9Tant Masclet que Sougez appartiennent pourtant au Groupe des XV, mais de la figure du premier se dégage une fraîcheur pour laquelle les photographes ont le plus grand respect.
10Auteur de nombreux articles dans Le Photographe, qui s’adresse aux professionnels, et dans Photo cinéma magazine, orienté vers les amateurs, son autorité fait l’unanimité auprès de l’ancienne comme de la nouvelle génération. Lorsqu’en 1952 des élèves des cours de perfectionnement de photographie, organisés par la Chambre syndicale des photographes professionnels de la région parisienne – une des seules formations professionnelles qui existent alors en France aux côtés de l’École nationale supérieure Louis-Lumière5 –, créent le Club des 30 × 40, Masclet participe à l’assemblée et en devient le président d’honneur6. Très ouvert aux recherches menées ailleurs, il entretient beaucoup de contacts avec l’étranger. Invité à la première Subjektive Fotografie de Steinert en 1951, il est membre du jury de la deuxième édition en 1952. Pour Paul Sonthonnax,
« [i]l est aussi le photographe français qui, dans le monde entier, est souvent considéré comme le plus représentatif de notre pays. Cette influence est-elle universelle ? Ou plutôt, est-elle universellement connue et reconnue ? Certainement auprès de tous les amateurs fanatiques de la photographie. Le type du milieu marqué de son empreinte est celui des photographes travaillant en équipe, dans un club par exemple, et chez lesquels l’échange d’idées est à la base même de l’acquisition du talent. Chez les professionnels, la pénétration des thèses de Masclet est moins grande, probablement parce que l’individualisme est plus marqué7 ».

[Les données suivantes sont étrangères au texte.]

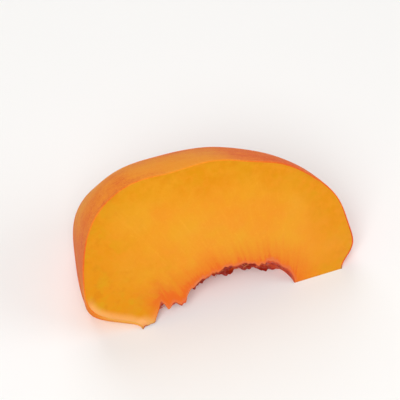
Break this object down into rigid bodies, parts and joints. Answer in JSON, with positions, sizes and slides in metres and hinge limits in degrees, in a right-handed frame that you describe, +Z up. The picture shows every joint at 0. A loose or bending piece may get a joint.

11Cette influence différenciée sur les amateurs experts et les professionnels corrobore l’impression d’une évolution sinueuse de l’usage du flou chez les photographes : des résistances peuvent notamment se marquer chez certains professionnels, là où d’autres amateurs se laissent guider par les préceptes nouveaux que Masclet contribue largement à insuffler en France.
12Dans le débat esthétique d’après-guerre, Masclet apparaît comme le défenseur de la netteté. Néanmoins, sa figure contribue en France à changer la nature du débat, car, sans être dogmatique, il affiche une curiosité pour la nouveauté sans cesse ranimée. Ayant débuté la photographie dans la tradition pictorialiste, il change radicalement d’avis dans les années 1920 en faveur de la netteté. Formé à la tradition dialectique du débat flou/net, il ne se ferme pourtant pas complètement au changement et à l’évolution. Membre du Groupe des XV, il le quitte en 1952, le jugeant trop académique8. En 1949, à 57 ans, sa volonté de renouvellement est intacte : « Un homme (et surtout un artiste) devrait changer toutes ses habitudes tous les huit ou dix ans, sinon il s’enlise lentement, devient pauvre d’idées, et commence à rouiller9 ! », écrit-il dans Le Photographe. Dans ce journal, il adopte le pseudonyme de Germain Paterne, du nom de l’un des héros de Jules Verne10. Dans Le Superbe Orénoque, cet homme est doté d’une maîtrise de soi sans faille : « Il eût photographié sous la mitraille, et n’aurait pas plus “bougé” que son objectif11 », écrit Jules Verne à propos de son personnage. Le souci du parfait contrôle et de la maîtrise de l’appareil photographique n’empêche pourtant pas Masclet de s’identifier à un héros aventurier et à la curiosité sans limites. Ouvert à la découverte, il se positionne comme le garant d’un art d’avenir, en opposition aux pictorialistes qui, de leurs propres aveux, « s’appu[ien]t sur le passé artistique, la Renaissance, l’École hollandaise et flamande du xviie, le Romantisme, etc.12 ».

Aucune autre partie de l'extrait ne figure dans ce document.